(152c) Electrostatic Interaction Mechanism for near-Surface Defect Redistribution

Concentration and diffusion of point defects in metal oxides strongly influence the manufacture and performance of these materials in nanoelectronic, gas sensing, photonic, and photocatalytic applications. Near-surface effects are particularly important in nanoscale devices because most of the bulk is located in the vicinity of the surface. The electric fields that naturally exist near many semiconductor surfaces influence the motion of charged defects, resulting in their redistribution. In metal oxides, the redistribution of charged oxygen defects affects the performance of nanoelectronic devices such as memory resistors and Schottky barriers. Near-surface electric fields can arise from electrostatic charge buildup due to dangling bonds, surface polarity and adsorption. These effects are controllable in principle.
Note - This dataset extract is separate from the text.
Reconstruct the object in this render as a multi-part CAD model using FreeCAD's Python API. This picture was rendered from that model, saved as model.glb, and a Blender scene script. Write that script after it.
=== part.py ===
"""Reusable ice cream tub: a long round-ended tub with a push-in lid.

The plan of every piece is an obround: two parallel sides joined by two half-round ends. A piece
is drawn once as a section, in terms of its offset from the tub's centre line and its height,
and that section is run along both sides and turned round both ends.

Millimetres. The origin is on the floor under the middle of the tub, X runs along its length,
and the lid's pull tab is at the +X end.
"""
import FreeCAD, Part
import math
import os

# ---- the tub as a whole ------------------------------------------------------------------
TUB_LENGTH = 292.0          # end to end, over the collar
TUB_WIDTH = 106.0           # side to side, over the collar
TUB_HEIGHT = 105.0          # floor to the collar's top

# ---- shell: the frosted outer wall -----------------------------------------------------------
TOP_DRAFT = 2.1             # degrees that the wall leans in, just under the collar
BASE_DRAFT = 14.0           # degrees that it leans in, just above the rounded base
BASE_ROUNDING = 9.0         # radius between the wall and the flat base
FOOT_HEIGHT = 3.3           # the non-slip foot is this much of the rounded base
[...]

Another important contributor that is less controllable is the chemical potential difference between defects residing deep in the bulk compared to near the surface.  With a view toward developing improved methods for defect engineering, we have employed a combination of diffusion measurements, surface potential measurements and simulations to estimate the relative contributions of electrostatic and thermodynamic forces to the surface potential V_s.  Oxygen defect behavior was monitored indirectly via isotopic oxygen self-diffusion measurements made by exposing single-crystal rutile titania and zinc oxide to isotopically-labeled oxygen gas. The resulting profiles were measured by secondary ion mass spectrometry and subsequently simulated with continuum equations describing the reaction, Fickian diffusion and electric field-driven diffusion of the key point defects.